In the case of Pilcher v. Hart, 1 Humph. (Tenn.) 524, it was held that, although a person may have assented to the creation of a private nuisance, this would not take away his right to afterwards abate the same if he found it injurious. In Hickey v. Mich. Cent. Ry. Co., 98 Mich. 498, 55 N.W. 989, 21 L.R.A. 729, 35 Am. St. Rep. 621, the Supreme Court of Michigan held that a railway company had the right to cut off branches from trees growing on premises adjacent to its right of way where such overlapping branches were injurious to the rights of the company. In connection with this case will be found a great number of authorities supporting this doctrine.
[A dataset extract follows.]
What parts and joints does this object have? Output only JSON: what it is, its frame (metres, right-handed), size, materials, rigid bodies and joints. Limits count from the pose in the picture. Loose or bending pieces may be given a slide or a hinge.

Where a tree growing on the land of A. has branches which project over the land of B., B. has the right to cut off everything which overhangs his land. Cooley on Torts, p. 672. A party aggrieved by a private

Page 407

nuisance may have his action for damages or he may summarily abate the nuisance. Harvey v. Dewoody, 18 Ark. 252. The Supreme Court of Iowa has decided that a person may abate a private nuisance by his own act when it appears that such nuisance is injurious to such person or his property at the time of such abatement. Moffett v. Brewer, 1 G. Greene (Iowa) 348. We might continue to cite authorities on this question indefinitely. In fact, the law upon this subject is well settled.